Blood vessel segmentation in en-face OCTA images: a frequency based method
Anna Breger, Felix Goldbach, Bianca S. Gerendas, Ursula Schmidt-Erfurth, Martin Ehler
TL;DR
This paper presents a frequency-based method for segmenting retinal vessels in en-face OCTA images using a Gabor filter bank. It constructs three frequency-enhanced representations $I_1,I_2,I_3$ from 18 filters ($3$ frequency scalings and $6$ orientations) and performs vessel segmentation via thresholding and a Potts-model FAZ identification, yielding a piecewise-constant map for the FAZ. Quantitative evaluation on 10 eyes shows VD differences of $1.58\pm 1.08\%$ from the device and robust FAZ descriptor agreement with expert GT (Dice ≈ 0.89), while qualitative results demonstrate accurate small-vessel detection and boundary fidelity.

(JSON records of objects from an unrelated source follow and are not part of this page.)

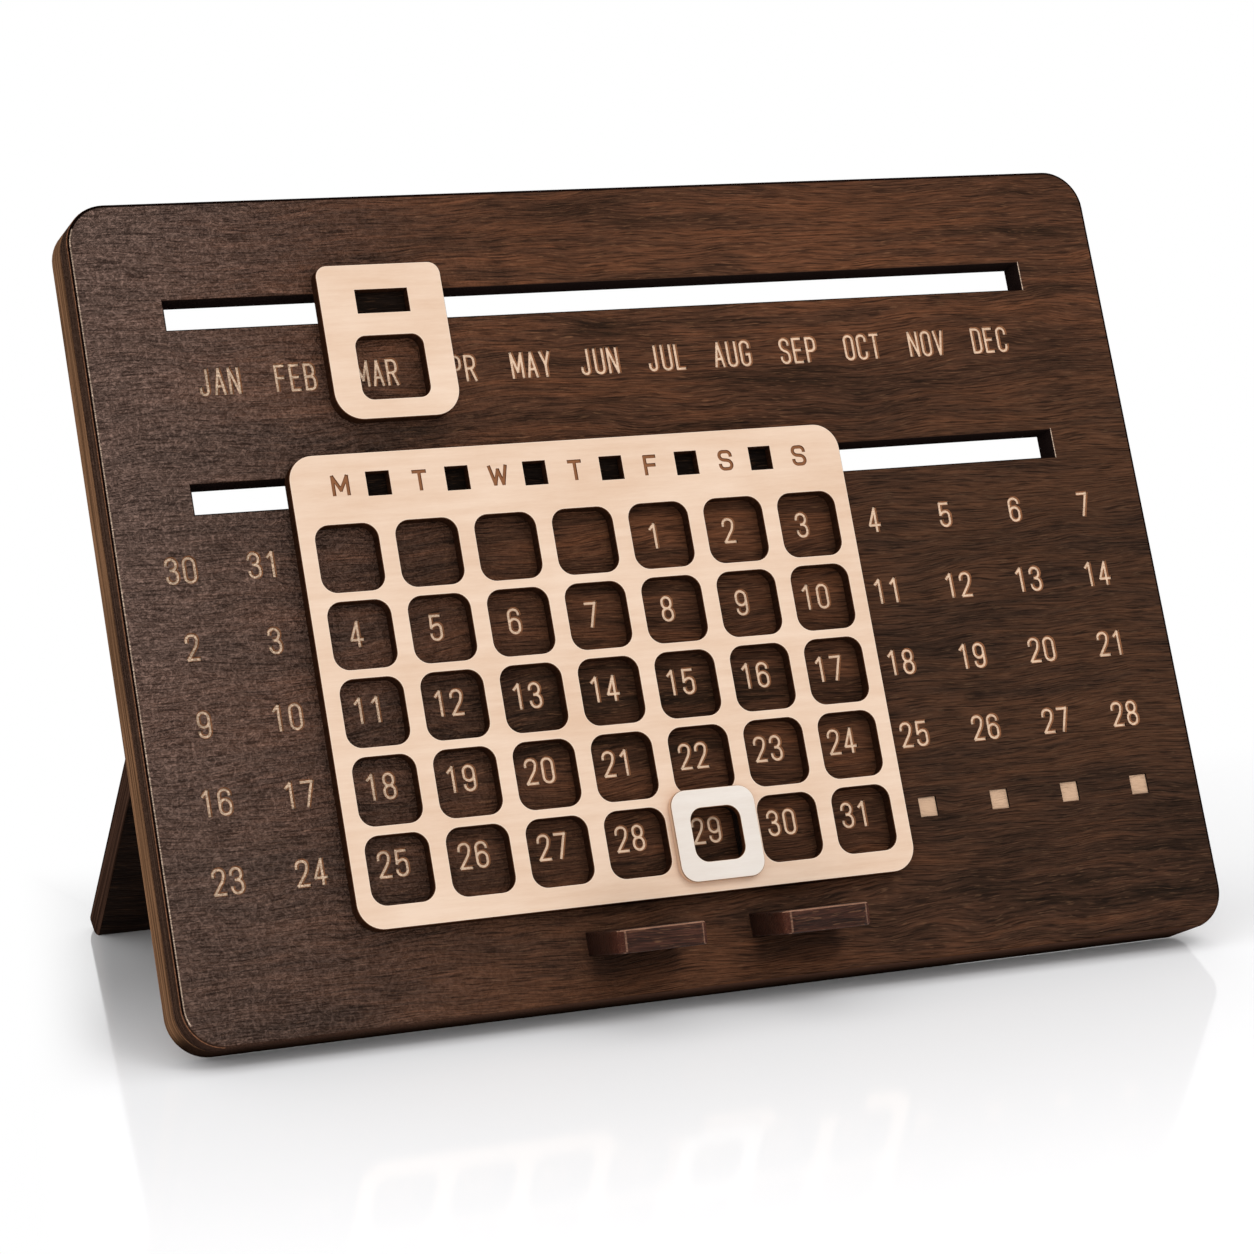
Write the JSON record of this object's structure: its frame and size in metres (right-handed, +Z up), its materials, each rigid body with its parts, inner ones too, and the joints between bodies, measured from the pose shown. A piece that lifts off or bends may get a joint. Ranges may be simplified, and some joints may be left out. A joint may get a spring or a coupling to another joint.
{
  "type": "perpetual desk calendar",
  "caption": "Leaning wooden board with a sliding month window, a sliding week frame over engraved dates, a plug-in date marker, pen tabs and a folding rear leg.",
  "frame": {"origin": "middle of the footprint at desk level, under the calendar", "axes": "+X along the boards to the reader's right, +Y from the reader to the back, +Z up"},
  "size_m": [0.3, 0.1664, 0.2075],
  "materials": {
    "walnut": "oiled dark walnut",
    "walnut_back": "oiled lighter walnut",
    "maple": "pale matt wood with burnt cut edges",
    "ivory": "white-stained, matt",
    "brass": "brushed"
  },
  "bodies": {
    "stand": {"front_board": "walnut", "rear_board": "walnut_back", "ledge_tab_left": "walnut", "ledge_tab_right": "walnut", "board_leaf_left": "brass", "board_leaf_right": "brass", "hinge_pin_left": "brass", "hinge_pin_right": "brass", "board_leaf_screws": "brass"},
    "month": {"month_slider": "maple", "month_runner": "walnut", "month_keeper": "walnut_back", "month_keeper_screws": "brass"},
    "week": {"week_frame": "maple", "week_runner": "walnut", "week_keeper": "walnut_back", "week_keeper_screws": "brass"},
    "marker": {"date_marker": "ivory", "marker_spigot": "walnut"},
    "leg": {"rear_leg": "walnut", "leg_leaf_left": "brass", "leg_leaf_right": "brass", "leg_leaf_screws": "brass"}
  },
  "joints": [
    {"name": "month_slide", "type": "slide", "parent": "stand", "child": "month", "axis": [1, 0, 0], "range_m": [-0.046, 0.1814]},
    {"name": "week_slide", "type": "slide", "parent": "stand", "child": "week", "axis": [1, 0, 0], "range_m": [-0.044, 0.088]},
    {"name": "marker_lift", "type": "slide", "parent": "week", "child": "marker", "axis": [0, -0.9135, 0.4067], "range_m": [0, 0.012]},
    {"name": "leg_fold", "type": "hinge", "parent": "stand", "child": "leg", "pos_m": [0, -0.00373, 0.10491], "axis": [-1, 0, 0], "range_deg": [0, 61]}
  ]
}
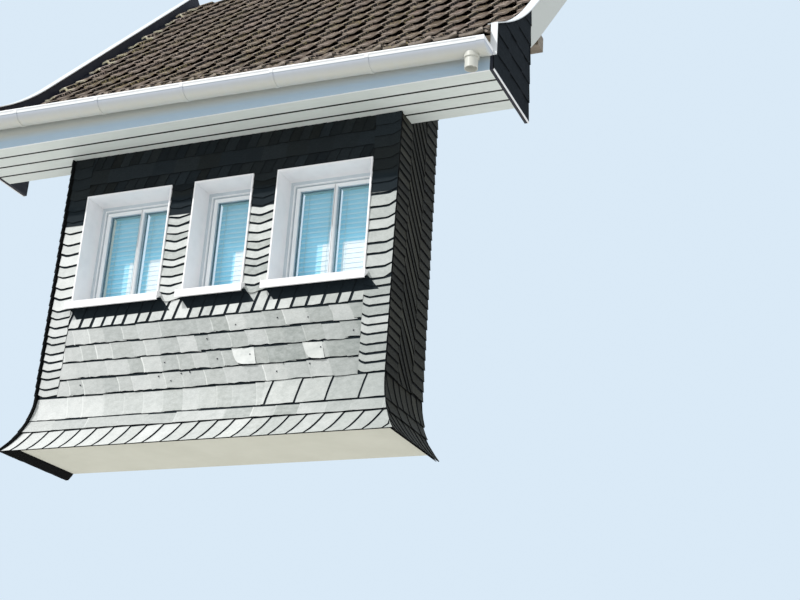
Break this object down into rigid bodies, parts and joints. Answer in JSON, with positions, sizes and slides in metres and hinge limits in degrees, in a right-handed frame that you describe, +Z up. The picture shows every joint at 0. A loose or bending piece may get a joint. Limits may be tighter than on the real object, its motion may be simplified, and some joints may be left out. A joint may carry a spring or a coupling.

The authors also introduce adaptive local vessel density maps to enable region-specific analysis of retinal blood flow and outline plans for broader validation across devices and datasets.
Abstract
Optical coherence tomography angiography (OCTA) is a novel noninvasive imaging modality for visualization of retinal blood flow in the human retina. Using specific OCTA imaging biomarkers for the identification of pathologies, automated image segmentations of the blood vessels can improve subsequent analysis and diagnosis. We present a novel segmentation method for vessel density identification based on frequency representations of the image, in particular, using so-called Gabor filter banks. The algorithm is evaluated qualitatively and quantitatively on an OCTA image in-house data set from $10$ eyes acquired by a Cirrus HD-OCT device. Qualitatively, the segmentation outcomes received very good visual evaluation feedback by experts. Quantitatively, we compared the resulting vessel density values with automated in-built values provided by the device. The results underline the visual evaluation. For the evaluation of the FAZ identification substep, manual annotations of $2$ expert graders were used, showing that our results coincide well in visual and quantitative manners. Lastly, we suggest the computation of adaptive local vessel density maps that allow straightforward analysis of retinal blood flow in a local manner.